Remember Victor Frankl

by rthieme on March 22, 2020

Victor Frankl was an Austrian psychiatrist whose life was shredded by the holocaust. When times are bad, I think of his example.

His professional life and work as a neurologist and psychiatrist ended. His home, his office, his library were all destroyed.

His family was murdered in the Holocaust. He lost them all.

His name, his identity, was taken away and replaced with a number on his arm.

His clothes, a support for a social identity, were replaced with the striped pajamas of a concentration camp inmate.

His sense of predictability and stability were destroyed by frequent beatings and privations and the constant threat of death.
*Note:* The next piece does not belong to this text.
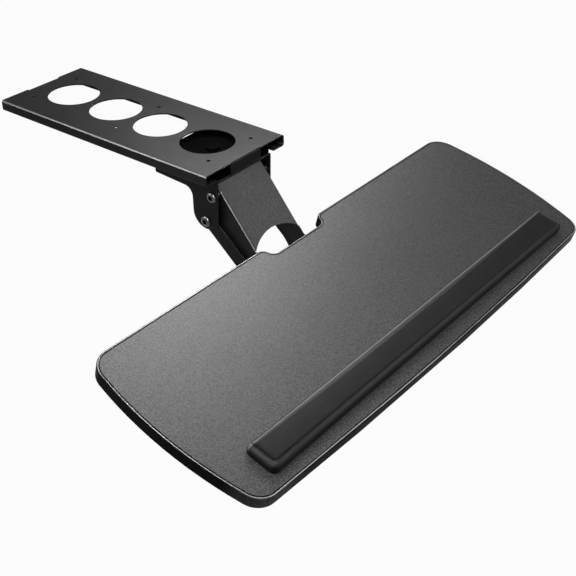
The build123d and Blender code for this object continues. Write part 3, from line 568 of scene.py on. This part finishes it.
def smooth_faces(mesh):
    for face in mesh.polygons:
        face.use_smooth = True


def merged_copy(node, name, *finishes):
    """A copy of a solid's mesh with its corners joined and its flat faces made whole."""
    mesh = frame["nodes"][node].data.copy()
    mesh.name = name
    mesh.materials.clear()
    shape = bmesh.new()
    shape.from_mesh(mesh)
    bmesh.ops.remove_doubles(shape, verts=shape.verts, dist=MERGE_DISTANCE)
    bmesh.ops.dissolve_limit(shape, angle_limit=FLAT_ANGLE, verts=shape.verts, edges=shape.edges)
    shape.to_mesh(mesh)
    shape.free()
    if mesh.attributes.get("custom_normal"):
        mesh.attributes.remove(mesh.attributes["custom_normal"])
    for finish in finishes:
        mesh.materials.append(MATERIALS[finish])
    return mesh


def round_off(piece, width, segments):
    """A live rounding of the sharp edges; returns it, so that a finish can be set for the new faces."""
    smooth_faces(piece.data)
    rounding = piece.modifiers.new("rounding", "BEVEL")
    rounding.width = width
    rounding.segments = segments
    rounding.limit_method = "ANGLE"
    rounding.angle_limit = EDGE_ANGLE
    rounding.use_clamp_overlap = True
    rounding.harden_normals = True
    return rounding


def rounded_copy(node, name, width, finish, edge, segments=3):
    """A copy of a solid with its sharp edges rounded, and with a finish of their own over them; where that
    finish is lighter, it is a painted highlight.
    """
    mesh = merged_copy(node, name, finish, edge)
    for face in mesh.polygons:
        face.material_index = 0
    piece = new_piece(name, mesh)
    round_off(piece, width, segments).material = 1
    return piece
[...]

His response, when everything had been taken from him that constitutes a person, was to find scraps of debris in the camp and scribble sentences on them for a work he intended to create on the other side of horror. He wrote the plan for the work in his mind. He imagined a meaningful future, despite the evidence to the contrary.

Frankl survived and wrote “Man’s Search for Meaning.” He created logotherapy, based on his own experience, a school of psychotherapy based on the premise that, even with nothing left, a human being was free to create purpose and meaning in his or her life, and that freedom gives us the ability to endure and transcend anything.

Frankl responded to horror with courage, resilience, and heroism. Not because he was special or different, but because he was human.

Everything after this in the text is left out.